Chenoweth replies that, based on her read of the research, the sort of interventions most effective at curtailing violence seem to be multilateral peacekeeping missions that occur when the combatants are already ready to negotiate. If those conditions are absent, she argues, "the outcomes of international intervention are much less favorable in both strategic and humanitarian terms."
Georgetown's Erik Voeten, meanwhile, wonders if Syria is simply too different from past conflicts to draw any firm conclusions from this research: "My main point is that I cannot think of many or even any comparable cases to Syria: where the intervention is a limited bombing campaign that takes place after the mass killing has long been under way."
6) In foreign policy, "credibility" is often overrated. One argument often cited in favor of U.S. military intervention is that U.S. credibility is on the line — i.e., that it would be disastrous if Assad could violate Obama's "red line" on chemical weapons with impunity.
But in a Foreign Affairs essay, the University of Washington's Jonathan Mercer cites "broad and deep evidence" that credibility in foreign affairs is a bit of a myth. One example: "Ted Hopf, a professor of political science at the National University of Singapore, has found that the Soviet Union did not think the United States was irresolute for abandoning Vietnam."
7) The legal questions around Syria's alleged chemical weapon use are much trickier than they seem.

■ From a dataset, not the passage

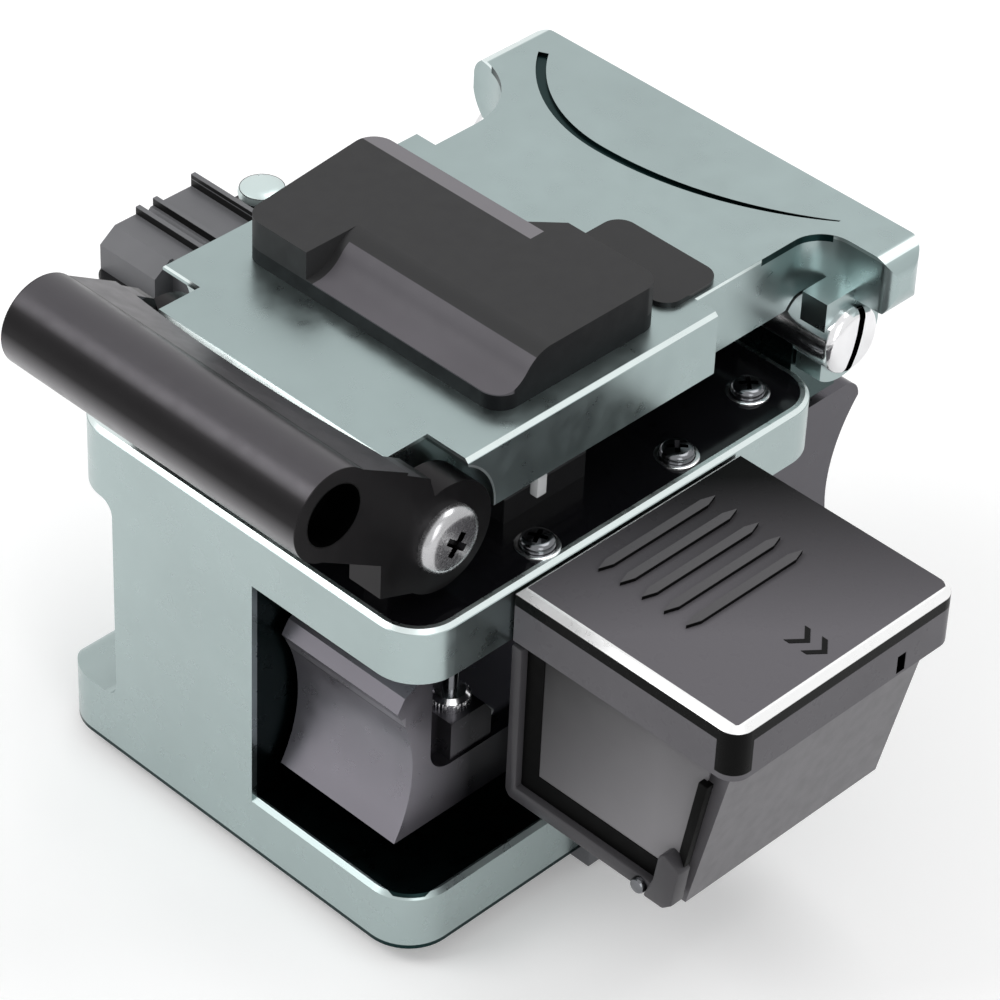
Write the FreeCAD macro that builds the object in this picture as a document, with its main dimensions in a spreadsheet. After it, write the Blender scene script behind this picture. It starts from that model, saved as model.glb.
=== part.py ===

Northwestern's Ian Hurd points out that Syria isn't a party to the Chemical Weapons Convention of 1993. That means even if the Syrian government did, in fact, use chemical weapons, "as a legal matter, [that] does not automatically justify armed intervention by the United States."
Charli Carpenter of UMass Amherst disagrees somewhat, arguing that Syria would have violated clear international norms if the government had used chemical weapons. But she agrees that a U.S. attack on Syria would still be hard to justify under international law: "If Western powers led the attack without the Security Council or the General Assembly, it is hard to argue that it would be legal — regardless of what Syria has done inside its borders."
"If the goal is to affirm international norms," Carpenter concludes, "the far better way to frame a potential military strike is in terms of ethics and norms, not law."